The iron and steel scrap stream has always been full of chemistry considerations, and a portfolio of emerging high-strength types of steel is poised to add other processing question marks, according to Dean Kanelos of Charlotte, North Carolina-based Nucor Corp.
Kanelos was part of a panel at the ISRI2019 convention, held in Los Angeles in April, that addressed the topic of “How what you’ll be recycling in five years will be radically different than today.” He pointed to ultra-high strength steel (UHSS) and advanced high-strength steel (AHSS) products as having a growing presence in the automotive sector.
According to Kanelos, the average vehicle right now has about 75 pounds of UHSS steel, but that figure is poised to grow to 320 pounds per vehicle by 2025. Regarding this pace of change, Kanelos stated, “It’s not gradual.”
Kanelos described some of these as “press-hardened steels” that have a low-alloy content but that are “difficult to shred, shear or bale.” These types of steel comprise up to 10 percent of the sheet metal in a typical car now, but that percentage “is going to continue to increase” he commented.
AHSS steels are more commonly used in frames and impact-bearing panels. Kanelos described these steels as light-gauge steels that contain some nickel and manganese, but not enough to be problematic for scrap processors.
Steelmakers in the United States are likely to produce some 800,000 tons of AHSS steel by 2027, said Kanelos, with recyclers eventually encountering this “difficult to cut, shred and bale” steel in hybrid and electric vehicles (EVs).
The EV sector may also begin to yield some carbon fiber scrap, although Alistair Gledhill, who works from Pennsylvania for Germany-based ELG Haniel, says the aerospace sector has been the pioneer in using this material.
Gledhill said ELG’s Carbon Fibre Ltd. recycling facility in the United Kingdom was established in 2011 and is now handling some 150 tons per year of the increasingly popular material. At the plant, carbon fiber components may require some disassembly before they are shredded and put through what Gledhill called a modified pyrolysis process.

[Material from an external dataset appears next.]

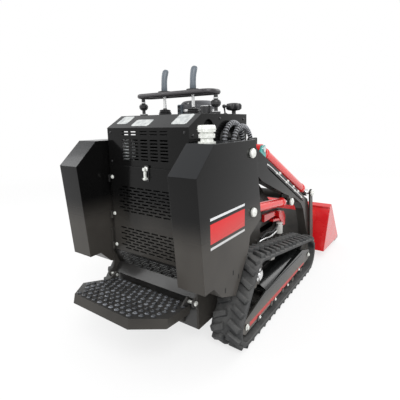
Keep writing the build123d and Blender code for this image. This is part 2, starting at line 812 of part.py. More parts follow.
with BuildPart() as attach_frame:
    with BuildSketch(side_plane(EAR_IN_Y)):
        with BuildLine():
            Polyline(
                on_back(30, 0),
                on_back(320, 0),
                on_back(320, ATTACH_T),
                on_back(30, ATTACH_T),
                close=True,
            )
        make_face()
    extrude(amount=2 * EAR_IN_Y)
    with BuildSketch(side_plane(EAR_IN_Y)):
        with BuildLine():
            Polyline(*ear_outline, close=True)
        make_face()
        with Locations(BUCKET_PIN):
            Circle(36)
        with Locations(TILT_EYE):
            Circle(LINK_R)
        with Locations(BUCKET_PIN):
            Circle(PIN_R + SEAT, mode=Mode.SUBTRACT)
    extrude(amount=PLATE)
    with BuildSketch(side_plane(-(EAR_IN_Y - PLATE))):
        with BuildLine():
            Polyline(*ear_outline, close=True)
        make_face()
        with Locations(BUCKET_PIN):
            Circle(36)
        with Locations(TILT_EYE):
            Circle(LINK_R)
        with Locations(BUCKET_PIN):
            Circle(PIN_R + SEAT, mode=Mode.SUBTRACT)
    extrude(amount=PLATE)
attach_frame.part.label = "attach_frame"
export_step(attach_frame.part, "parts/attach_frame.step")

# Outer links with the bucket pins through the arms' legs
with BuildPart() as bucket_links:
    with BuildSketch(side_plane(TANK_OUT_Y)):
        with BuildLine():
            Polyline(*link_outline, close=True)
        make_face()
        with Locations(BUCKET_PIN):
            Circle(34)
        with Locations(TILT_EYE):
            Circle(LINK_R)
    extrude(amount=PLATE)
    with BuildSketch(side_plane(TANK_OUT_Y + PIN_HEAD_T)):
        with Locations(BUCKET_PIN, TILT_EYE):
            Circle(PIN_HEAD_R)
    extrude(amount=PIN_HEAD_T)
    with BuildSketch(side_plane(TANK_OUT_Y)):
        with Locations(BUCKET_PIN):
            Circle(PIN_R)
    extrude(amount=TANK_OUT_Y - EAR_IN_Y + PLATE)
    mirror(about=Plane.XZ)
bucket_links.part.label = "bucket_links"
export_step(bucket_links.part, "parts/bucket_links.step")

# Lock levers of the attach frame
with BuildPart() as lock_levers:
    with BuildSketch(side_plane(EAR_IN_Y - PLATE)):
        with BuildLine():
            Polyline((698, 430), (716, 440), on_back(300, ATTACH_T), on_back(265, ATTACH_T), close=True)
        make_face()
    extrude(amount=10)
    mirror(about=Plane.XZ)
lock_levers.part.label = "lock_levers"
export_step(lock_levers.part, "parts/lock_levers.step")

# Stand-on platform: a tilted pan with a skirt
slope_run = hypot(PLATFORM_FRONT_X - PLATFORM_REAR_X, PLATFORM_FRONT_Z - PLATFORM_REAR_Z)
platform_plane = Plane(
    origin=(PLATFORM_REAR_X, 0, PLATFORM_REAR_Z),
    x_dir=(PLATFORM_FRONT_X - PLATFORM_REAR_X, 0, PLATFORM_FRONT_Z - PLATFORM_REAR_Z),
    z_dir=(PLATFORM_REAR_Z - PLATFORM_FRONT_Z, 0, PLATFORM_FRONT_X - PLATFORM_REAR_X),
)
platform_outline = [
    (0, 195),
    (128, 308),
    (slope_run - 10, 276),
    (slope_run - 10, -276),
    (128, -308),
    (0, -195),
]
SKIRT_H = 46.0
SKIRT_T = 5.0
with BuildPart() as platform:
    with BuildSketch(platform_plane):
        with BuildLine():
            Polyline(*platform_outline, close=True)
        make_face()
    extrude(amount=-SKIRT_H)
    with BuildSketch(platform_plane.offset(-SKIRT_T)):
        with BuildLine():
            Polyline(*platform_outline, close=True)
        make_face()
        offset(amount=-SKIRT_T, mode=Mode.REPLACE)
    extrude(amount=-SKIRT_H, mode=Mode.SUBTRACT)
platform.part.label = "platform"
export_step(platform.part, "parts/platform.step")

# Two bracket arms that carry the platform from the rear plate
tilt = (PLATFORM_REAR_Z - PLATFORM_FRONT_Z) / (PLATFORM_FRONT_X - PLATFORM_REAR_X)


def under_platform(x, drop):
    return PLATFORM_REAR_Z - tilt * (x - PLATFORM_REAR_X) - drop


with BuildPart() as platform_brackets:
    with BuildSketch(side_plane(225)):
        with BuildLine():
            Polyline(
                (REAR_X, 140),
                (REAR_X, 200),
                (-860, under_platform(-860, 50)),
                (-860, under_platform(-860, SKIRT_T + 0.4)),
                (-1040, under_platform(-1040, SKIRT_T + 0.4)),
                (-1040, under_platform(-1040, 40)),
                (-900, 190),
                close=True,
            )
        make_face()
    extrude(amount=40)
    mirror(about=Plane.XZ)
platform_brackets.part.label = "platform_brackets"
export_step(platform_brackets.part, "parts/platform_brackets.step")

# Rear door with staggered slots, hinged at its left edge
HINGE_X = -839.0
HINGE_Y = 284.0
HINGE_R = 9.0
HINGE_ZS = (462.0, 649.0, 862.0)
DOOR_X = -835.0
DOOR_T = 5.0
DOOR_LEFT_Y = 272.0
DOOR_RIGHT_Y = -278.0
GRILLE_COLUMNS = 7
GRILLE_PITCH_Y = 60.0
GRILLE_PITCH_Z = 17.0
GRILLE_SLOT_L = 46.0
GRILLE_SLOT_H = 8.0
# lowest row, rows
GRILLES = ((466.0, 8), (686.0, 9))

with BuildPart() as rear_door:
    with BuildSketch(Plane.YZ.offset(DOOR_X)):
        with Locations(((DOOR_LEFT_Y + DOOR_RIGHT_Y) / 2, (HOOD_BASE_Z + DOOR_TOP_Z) / 2)):
            Rectangle(DOOR_LEFT_Y - DOOR_RIGHT_Y, DOOR_TOP_Z - HOOD_BASE_Z)
        for low_z, rows in GRILLES:
            for row in range(rows):
                shift = GRILLE_PITCH_Y / 4 * (1 if row % 2 else -1)
                with Locations((shift, low_z + row * GRILLE_PITCH_Z)):
                    with GridLocations(GRILLE_PITCH_Y, 0, GRILLE_COLUMNS, 1):
                        Rectangle(GRILLE_SLOT_L, GRILLE_SLOT_H, mode=Mode.SUBTRACT)
    extrude(amount=DOOR_T)
    for hinge_z in HINGE_ZS:
        with BuildSketch(Plane.XY.offset(hinge_z + SEAT)):
            with Locations((HINGE_X, HINGE_Y)):
                Circle(HINGE_R)
            with Locations((DOOR_X + DOOR_T / 2, (DOOR_LEFT_Y + HINGE_Y) / 2)):
                Rectangle(DOOR_T, HINGE_Y - DOOR_LEFT_Y)
        extrude(amount=20)
rear_door.part.label = "rear_door"
export_step(rear_door.part, "parts/rear_door.step")

with BuildPart() as door_hinges:
    for hinge_z in HINGE_ZS:
        with BuildSketch(Plane.XY.offset(hinge_z - 20)):
            with Locations((HINGE_X, HINGE_Y)):
                Circle(HINGE_R)
            with Locations((HINGE_X + 29, HOOD_Y + 3)):
                Rectangle(58, 6)
        extrude(amount=20)
door_hinges.part.label = "door_hinges"
export_step(door_hinges.part, "parts/door_hinges.step")

with BuildPart() as door_latch:
    with BuildSketch(Plane.YZ.offset(DOOR_X - 8)):
        with Locations((-12, 900)):
            Rectangle(24, 56)
    extrude(amount=8)
door_latch.part.label = "door_latch"
export_step(door_latch.part, "parts/door_latch.step")

# Hand bar on two posts
BAR_X = -561.0
BAR_Z = 1325.0
BAR_Y = 265.0
BAR_R = 13.0
BAR_W = 110.0
with BuildPart() as hand_bar:
    with BuildSketch(Plane.XY.offset(BAR_Z - BAR_R)):
        with Locations((BAR_X, 0)):
            RectangleRounded(BAR_W + 2 * BAR_R, 2 * BAR_Y + 2 * BAR_R, 45 + BAR_R)
            RectangleRounded(BAR_W - 2 * BAR_R, 2 * BAR_Y - 2 * BAR_R, 45 - BAR_R, mode=Mode.SUBTRACT)
    extrude(amount=2 * BAR_R)
    fillet(hand_bar.faces().filter_by(Axis.Z).edges(), BAR_R - 1)
hand_bar.part.label = "hand_bar"
export_step(hand_bar.part, "parts/hand_bar.step")

with BuildPart() as bar_posts:
    with BuildSketch(Plane.XY.offset(HOOD_TOP_Z)):
        with Locations((BAR_X, BAR_Y), (BAR_X, -BAR_Y)):
            Circle(17)
    extrude(amount=30)
    with BuildSketch(Plane.XY.offset(HOOD_TOP_Z + 30)):
        with Locations((BAR_X, BAR_Y), (BAR_X, -BAR_Y)):
            Circle(11)
    extrude(amount=BAR_Z - BAR_R - SEAT - HOOD_TOP_Z - 30)
bar_posts.part.label = "bar_posts"
export_step(bar_posts.part, "parts/bar_posts.step")

# Drive levers: boot, shaft with disc, grip
LEVER_Y = 105.0
LEVER_X = -545.0
DISC_Z = BAR_Z + BAR_R + 2
with BuildPart() as lever_boots:
    with BuildSketch(Plane.XY.offset(HOOD_TOP_Z)):
        with Locations((LEVER_X, LEVER_Y), (LEVER_X, -LEVER_Y)):
            Circle(42)
    extrude(amount=42, taper=20)
lever_boots.part.label = "lever_boots"
export_step(lever_boots.part, "parts/lever_boots.step")

with BuildPart() as levers:
    with BuildSketch(Plane.XY.offset(HOOD_TOP_Z + 42)):
        with Locations((LEVER_X, LEVER_Y), (LEVER_X, -LEVER_Y)):
            Circle(9)
    extrude(amount=DISC_Z - HOOD_TOP_Z - 42)
    with BuildSketch(Plane.XY.offset(DISC_Z)):
        with Locations((LEVER_X, LEVER_Y), (LEVER_X, -LEVER_Y)):
            Circle(36)
    extrude(amount=8)
levers.part.label = "levers"
export_step(levers.part, "parts/levers.step")

with BuildPart() as lever_grips:
    with BuildSketch(Plane.XY.offset(DISC_Z + 8)):
        with Locations((LEVER_X, LEVER_Y), (LEVER_X, -LEVER_Y)):
            Circle(19)
    extrude(amount=102)
    with BuildSketch(Plane.XY.offset(DISC_Z + 110)):
        with Locations((LEVER_X + 8, LEVER_Y), (LEVER_X + 8, -LEVER_Y)):
            Circle(21)
    extrude(amount=25)
lever_grips.part.label = "lever_grips"
export_step(lever_grips.part, "parts/lever_grips.step")

# Air cleaner behind the controls
with BuildPart() as air_cleaner:
    with BuildSketch(Plane.XY.offset(HOOD_TOP_Z)):
        with Locations((-385, -20)):
            Circle(110)
    extrude(amount=85)
    fillet(air_cleaner.faces().sort_by(Axis.Z)[-1].edges(), 40)
air_cleaner.part.label = "air_cleaner"
export_step(air_cleaner.part, "parts/air_cleaner.step")

# Gauge pod and knob on the hood's right edge
with BuildPart() as gauge:
    with BuildSketch(Plane.XY.offset(HOOD_TOP_Z)):
        with Locations((-560, -200)):
            Circle(30)
    extrude(amount=45)
gauge.part.label = "gauge"
export_step(gauge.part, "parts/gauge.step")

with BuildPart() as knob:
    with BuildSketch(Plane.XY.offset(HOOD_TOP_Z)):
        with Locations((-330, -240)):
            Circle(14)
    extrude(amount=30)
    with BuildSketch(Plane.XY.offset(HOOD_TOP_Z + 30)):
        with Locations((-330, -240)):
            Circle(30)
    extrude(amount=35)
knob.part.label = "knob"
export_step(knob.part, "parts/knob.step")

# Arm stops: red brackets on the chassis sides, ahead of the towers
with BuildPart() as arm_stops:
    with BuildSketch(side_plane(TANK_IN_Y + 40)):
        with BuildLine():
            Polyline((110, 490), (110, 530), (200, 510), (229, 470), (229, 400), (200, 400), close=True)
        make_face()
    extrude(amount=40)
    mirror(about=Plane.XZ)
arm_stops.part.label = "arm_stops"
export_step(arm_stops.part, "parts/arm_stops.step")
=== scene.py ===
from math import asin, atan2, cos, hypot, pi, radians, sin

import bmesh
import bpy
from mathutils import Matrix, Vector


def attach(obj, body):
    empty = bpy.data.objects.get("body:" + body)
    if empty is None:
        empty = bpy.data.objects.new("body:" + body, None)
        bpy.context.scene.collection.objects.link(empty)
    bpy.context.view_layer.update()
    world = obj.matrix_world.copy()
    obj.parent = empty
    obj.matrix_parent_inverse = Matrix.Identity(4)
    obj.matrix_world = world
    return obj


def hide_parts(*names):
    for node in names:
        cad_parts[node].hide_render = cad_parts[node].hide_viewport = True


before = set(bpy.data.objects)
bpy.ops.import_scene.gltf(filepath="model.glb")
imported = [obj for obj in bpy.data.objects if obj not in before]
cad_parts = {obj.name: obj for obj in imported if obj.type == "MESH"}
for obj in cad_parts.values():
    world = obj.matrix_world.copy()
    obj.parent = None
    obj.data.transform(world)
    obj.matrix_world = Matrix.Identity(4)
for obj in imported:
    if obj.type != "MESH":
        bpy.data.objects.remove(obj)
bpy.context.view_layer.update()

# The photograph's viewpoint, behind the machine and to its right, at chest height. The place and
# angles were worked out from the corners of the tanks, hood, tracks, platform and bucket.
CAMERA_PLACE = (-2.019, -1.211, 1.165)
CAMERA_YAW = 34.275          # degrees from straight ahead towards the left
CAMERA_PITCH = -9.676
CAMERA_ROLL = -1.042
PHOTO_PX = 400
FOCAL_PX = 323.193
CENTRE_PX = (209.751, 177.581)
SENSOR_MM = 36


def new_object(name, data):
    made = bpy.data.objects.new(name, data)
    bpy.context.scene.collection.objects.link(made)
    return made


camera = new_object("camera", bpy.data.cameras.new("camera"))
bpy.context.scene.camera = camera
camera.data.sensor_width = SENSOR_MM
camera.data.lens = FOCAL_PX / PHOTO_PX * SENSOR_MM
camera.data.shift_x = 0.5 - CENTRE_PX[0] / PHOTO_PX
camera.data.shift_y = CENTRE_PX[1] / PHOTO_PX - 0.5
camera.location = CAMERA_PLACE
camera.rotation_euler = (
    Matrix.Rotation(radians(CAMERA_YAW - 90), 3, "Z")
    @ Matrix.Rotation(radians(90 + CAMERA_PITCH), 3, "X")
    @ Matrix.Rotation(radians(CAMERA_ROLL), 3, "Z")
).to_euler()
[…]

That process, according to Gledhill, burns off any attached plastic. The raw fiber remaining is chopped and then either milled into a powder or the chops can be molded into a product, such as a nonwoven mat.
Gledhill said he sees a bright future for carbon fiber recycling, with demand for virgin material currently exceeding supply. The recycled carbon fiber can be produced at half the cost of virgin material, he said, and he added that “there also is a good green story” to tell with carbon fiber recycling, involving lower carbon emissions.
The recycled material still “has to be validated as a specification raw material” Gledhill remarked, and the supply chain expanded, but having companies such as Boeing on board should help address both needs.
At the same session, Mark Wilde of BMO Capital Markets provided an overview of changes to the recovered fiber stream in North America, including the decline of printing and writing papers in the stream and the volatile nature of recent old corrugated containers (OCC) pricing.
ISRI2019, the annual convention of the Washington-based Institute of Scrap Recycling Industries (ISRI), was April 8-11 at the Los Angeles Convention Center in Los Angeles.